FIG. 11 shows a screenshot of a user interface 1100 in accordance with an embodiment of the invention. When the user next logs into the EDMS system (see FIG. 3) from the MFD 110 or another MFD, the interface 1100 shows the updated profile/transaction list, which includes the newly saved profile/transaction.

FIG. 12 shows a process 1200 for importing documents into an EDMS according to an embodiment of the invention. The process 1200 can be employed, for instance, in conjunction with various embodiments presented above. Task T1210 provides a user at an MFD with access to previously stored profiles. Task T1220 receives user input indicative of a profile to be associated with a document to be scanned. Task T1230 stores the indicated profile if a condition is satisfied. Task T1240 scans the document. Task T1250 associates the scanned document with the indicated profile.

Alternative embodiments of the invention can be realized. For instance, embodiments herein can coexist with an approach involving barcode coversheets. In addition, it is to be appreciated that embodiments herein can be useful in various contexts, such as any context in which reusable scan metadata is required for scanning documents. Moreover, embodiments are useful in contexts in which scanning can occur over multiple user sessions.

As should also be apparent to one of ordinary skill in the art, the systems shown in the figures are models of what actual systems can be like. As noted, many of the modules and logical structures described are capable of being implemented in software executed by a microprocessor or a similar device or of being implemented in hardware using a variety of components including, for example, ASICs.
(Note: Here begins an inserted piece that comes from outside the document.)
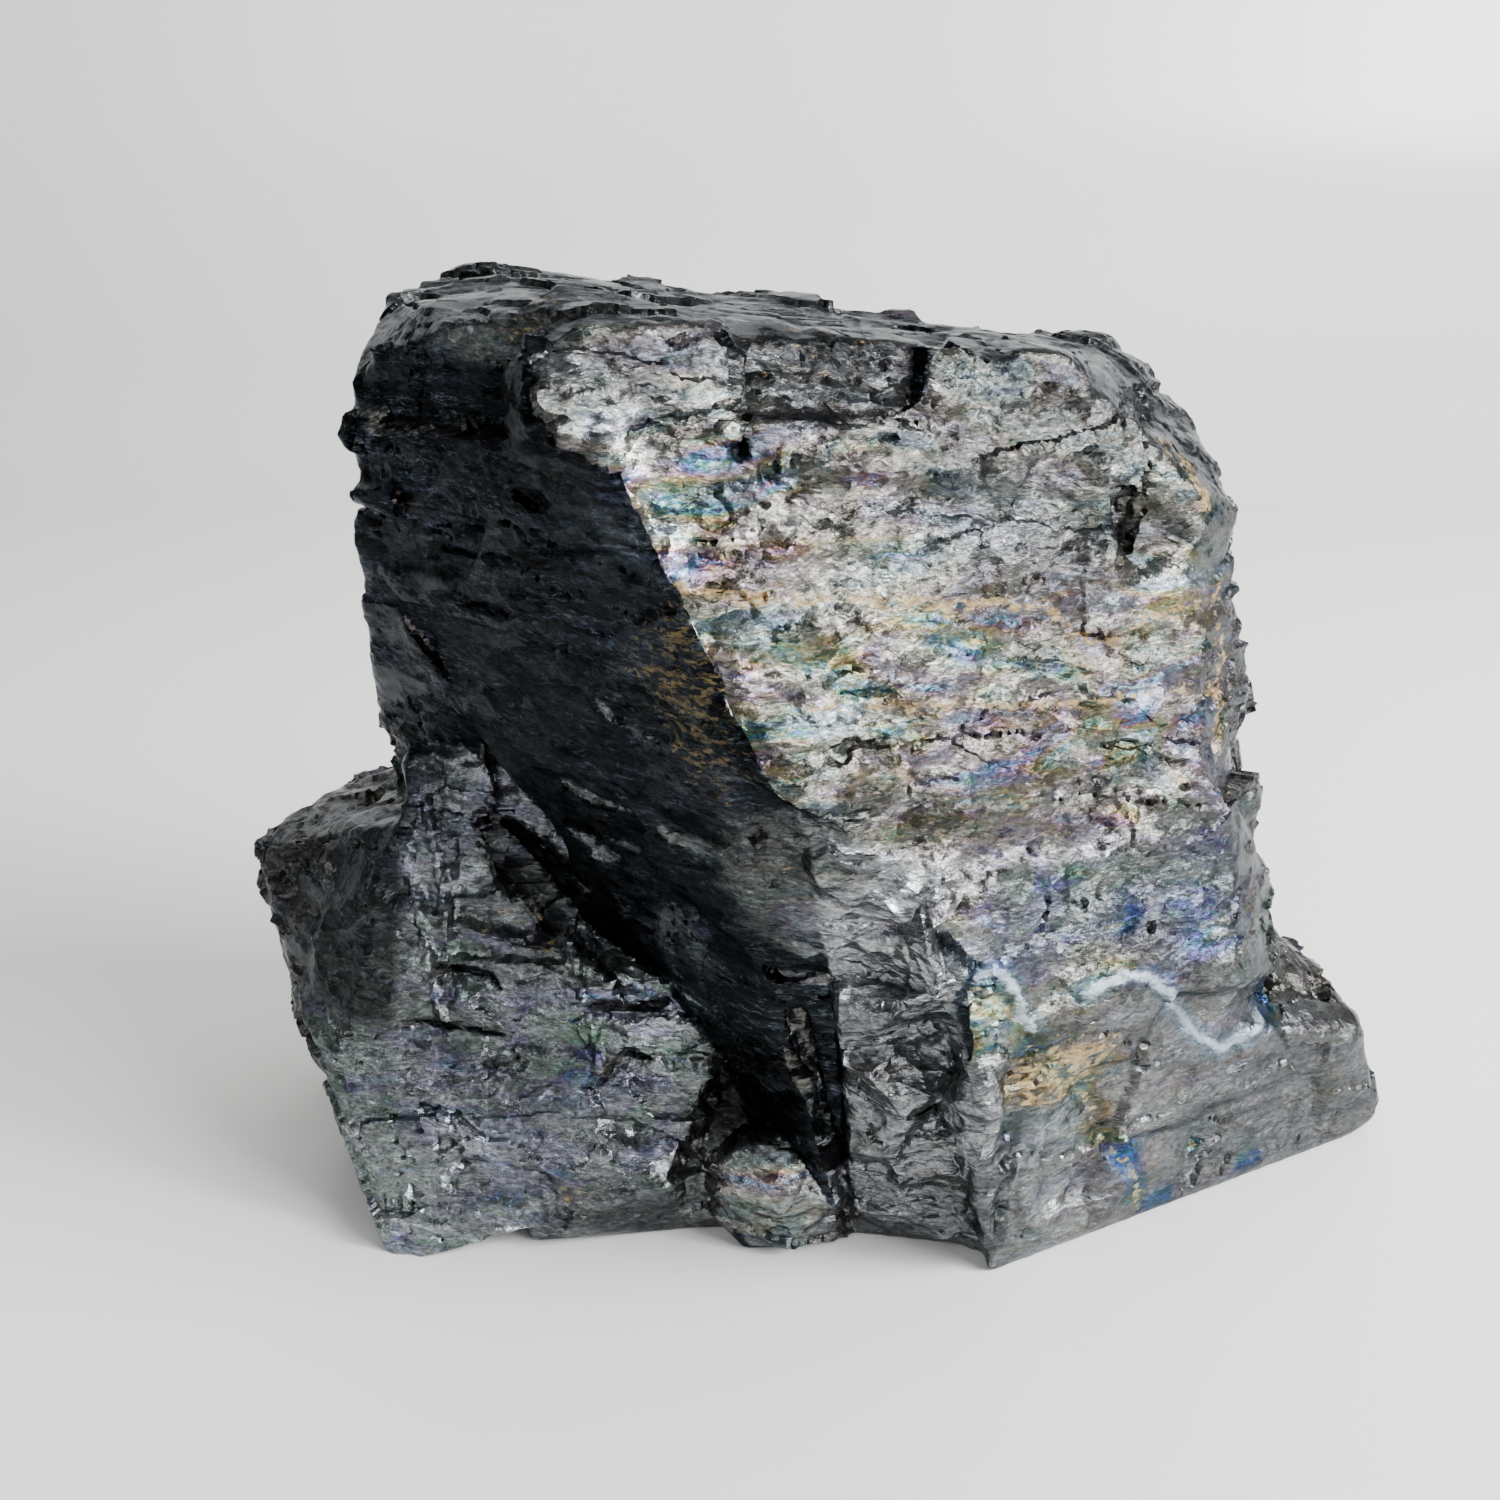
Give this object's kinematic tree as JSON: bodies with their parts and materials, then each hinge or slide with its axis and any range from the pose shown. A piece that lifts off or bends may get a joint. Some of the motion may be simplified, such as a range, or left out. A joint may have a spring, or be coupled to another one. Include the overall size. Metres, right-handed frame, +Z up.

Terms like “processor” may include or refer to both hardware and/or software. Furthermore, any capitalized terms in the specification are used to conform to common practices and to help correlate the description with the examples and drawings. However, no specific meaning is implied or should be inferred simply due to the use of capitalization. Thus, the claims should not be limited to the specific examples or terminology or to any specific hardware or software implementation or combination of software or hardware.